Thursday, October 20, 2016

Chapter 11

Chapter 11 observes the problems that appear with goods that don't have a market price and shows their effects on the market. Two characteristics of goods are excludability and rival in consumption. Excludability refers to whether one can be prevented from using a good. Rival in consumption refers to whether someone's use of good diminishes another person's ability to use it. Goods with these characteristics are split into four categories: private goods, public goods, common resources, and natural monopolies. Private goods are both excludable and rival in consumption. Most goods tend to be private goods. Public goods are neither excludable nor rival in consumption. Common resources are rival in consumption but not excludable. Natural monopolies are excludable but not rival in consumption. A free rider is someone who benefits from a good without paying for it. Since public goods are not excludable, the free-rider problem stops the private market from producing them. Cost-benefit analysts have the tough job of finding the cost and benefits of a good to society and their conclusions tend to just be approximates.

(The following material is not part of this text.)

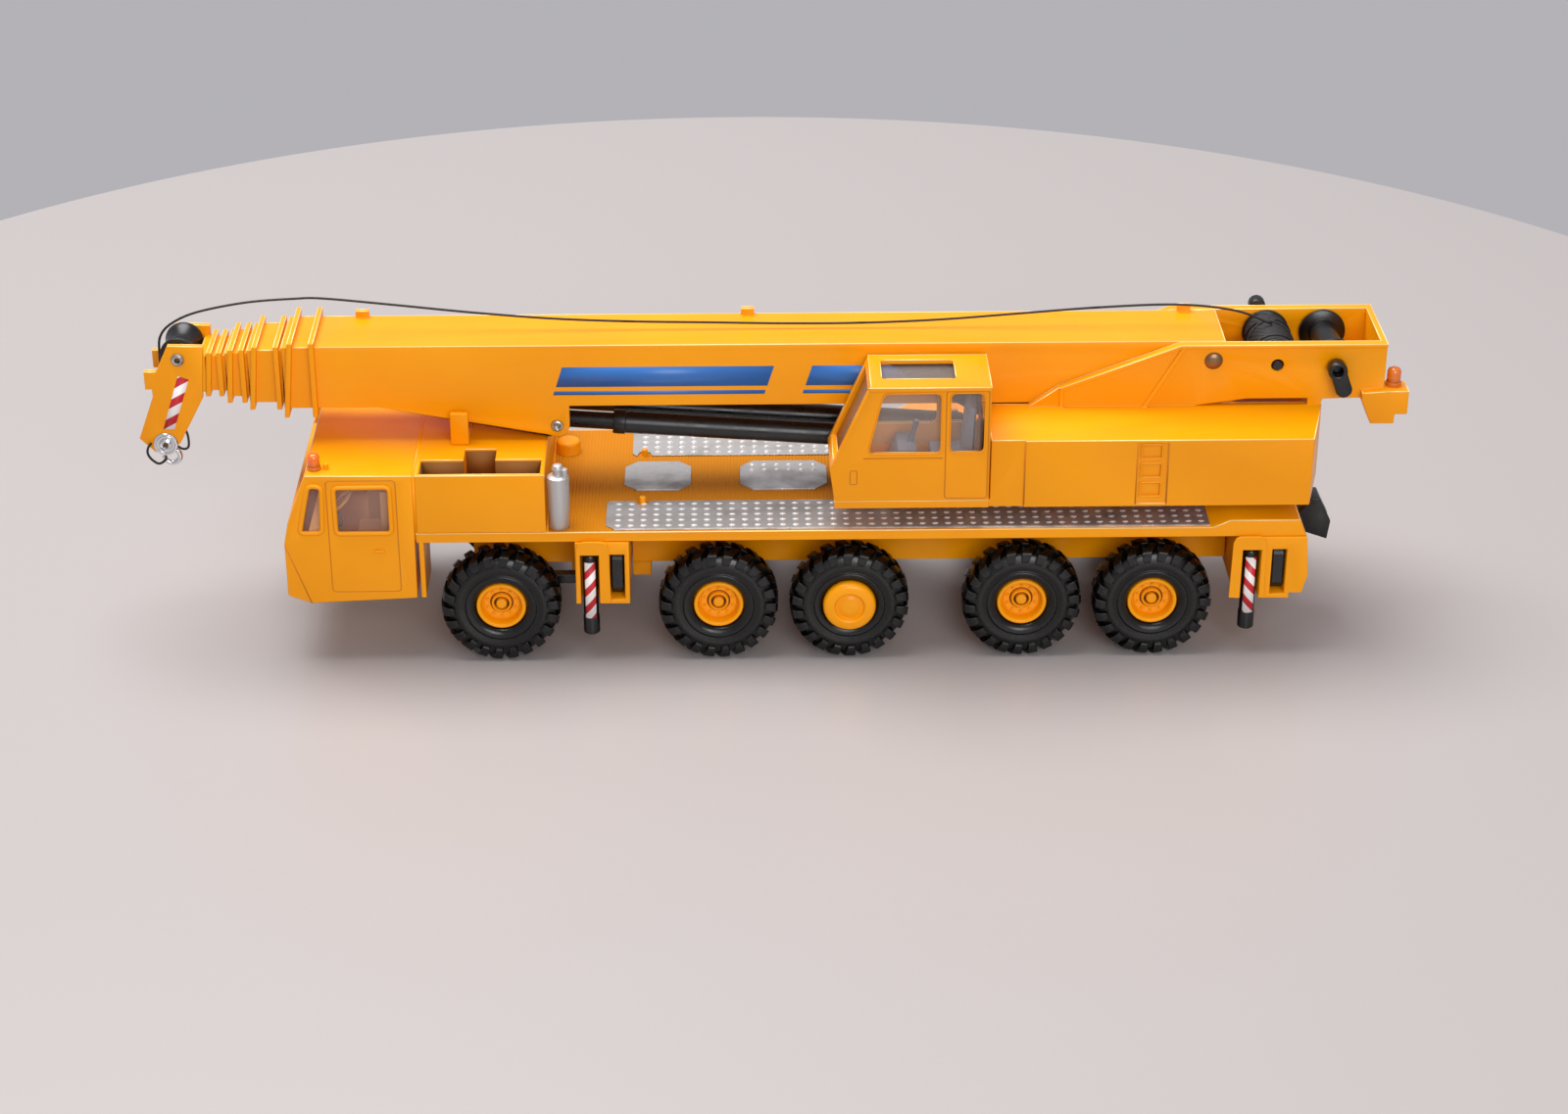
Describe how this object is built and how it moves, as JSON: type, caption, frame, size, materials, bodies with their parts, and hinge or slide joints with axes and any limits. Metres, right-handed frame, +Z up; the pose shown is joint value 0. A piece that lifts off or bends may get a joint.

Common resources arise the problem of Tragedy of Commons, which is a story explaining why common resources get used more than is desirable. The lesson of the Tragedy of Commons is that when one person uses a common resource, it reduces other people's pleasure of it. This illustrates a negative externality that the government can solve through taxes/regulation or by converting the common resource to a private good. I thought this chapter was well-explained through the multiple examples of common resources and public goods.